Le dernier point qui les distingue est lié à leurs relations vis-à-vis de François Hollande. D’une certaine manière, Valls est l’obligé du président : c’est lui qui l’a nommé, il est son successeur possible en cas de renoncement ou d’empêchement.  Quant à Emmanuel Macron, il convient de rappeler que c’est Manuel Valls qui avait insisté pour en faire un ministre des Finances. Aussi, Macron s’est construit indépendamment de François Hollande, bien qu’il ait été un de ses collaborateurs les plus proches. Il s’est fait en dehors du Parti socialiste et en dehors du gouvernement. Sa carrière est personnelle. La suite peut passer autant par ses propres filières (création d’un mouvement, d’un club) que par le Parti socialiste.

Quant à savoir lequel est le plus à gauche en matière d’économie ou de sécurité, cela n’a pour moi aucun sens.

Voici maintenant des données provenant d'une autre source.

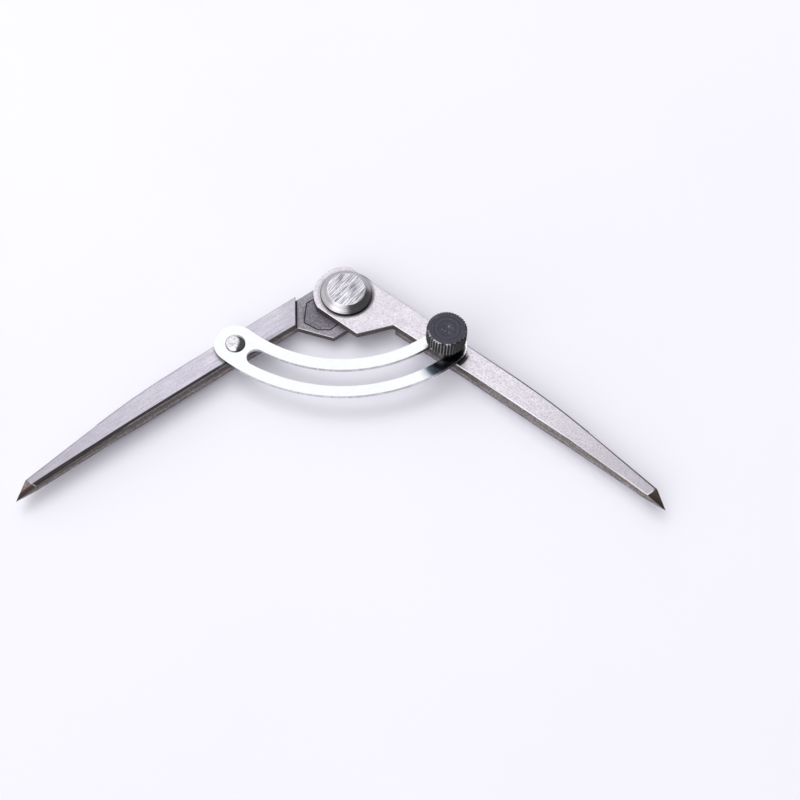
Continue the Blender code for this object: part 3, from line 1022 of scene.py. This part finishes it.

Les propos de Manuel Valls ne sont-ils pas une manière de faire comprendre à Emmanuel Macron qu’il doit être davantage dogmatique et suivre un peu plus la ligne du parti ?

Tous les deux sont rejetés par une partie du PS. La différence est essentiellement tactique. L’un joue à l’intérieur du parti, l’autre à l’extérieur. Pour le reste, l’un et l’autre pensent qu’il faut mener une politique de l’offre, rompre avec le socialisme en tant qu’instrument de pacification de la société. Ils ont une vision commune de l’économie.

J’ai effectivement l’impression que Manuel Valls se rattache à une tradition de gauche autoritaire comme celle de Clémenceau. Les questions sécuritaires sont une priorité. La position d’Emmanuel Macron est plus difficile à cerner.

Comment peut-on situer Emmanuel Macron ? Peut-on parler de social-libéral ou de social-démocrate ?

Tout est une question de position. Manuel Valls a été ministre de l’intérieur, il est Premier ministre. Il est vrai qu’Emmanuel Macron semble être dans le flou, mais ne sais pas comment il se comporterait à la place de Valls, au poste de chef du gouvernement. Il est très probable qu’il ferait comme Manuel Valls.

Je reconnais néanmoins volontiers que Manuel Valls a un tempérament autoritaire, tandis qu'Emmanuel Macron a un tempérament libéral.

La social-démocratie dans ce que nous avons pu voir durablement à l'étranger (Suède, Allemagne, Angleterre) n'est autre qu'une politique libérale. Le seul problème est que la tradition française veut que nous protégions davantage les salariés que les non-salariés. Le code du travail est extrêmement rigide et contraignant. Il s'agit du point sur lequel la gauche de la gauche se réfugie. Je n'ai jamais réellement vu la différence entre un socialisme libéral et un libéralisme social. La gauche a connu dans le passé un libéralisme économique. La politique menée par ces deux personnages de gauche semble le retrouver, notamment avec le rejet d'un socialisme marqué par la notion de la lutte des classes.

Peut-on constater une rupture à ce niveau-là avec un socialisme planificateur lors des dernières années ?

Tous ceux qui disent que le PS est de plus en plus à droite ne regardent pas autour d'eux. La France continue d'être un pays beaucoup plus socialiste, y compris sous Hollande, et donc sous Valls, que la plupart des autres pays européens. Les discussions qui ont lieu en France à propos du socialisme n'ont pas d'équivalent à l'étranger. La France est le pays au monde qui consacre le plus de son revenu national à des reversements en faveur des plus modestes. La France est championne du monde des transferts sociaux. Lorsque nous disons le PS mène une politique de droite, il faut relativiser. Valls et Macron mènent une politique libérale qui maintient tant bien que mal le modèle social redistributif.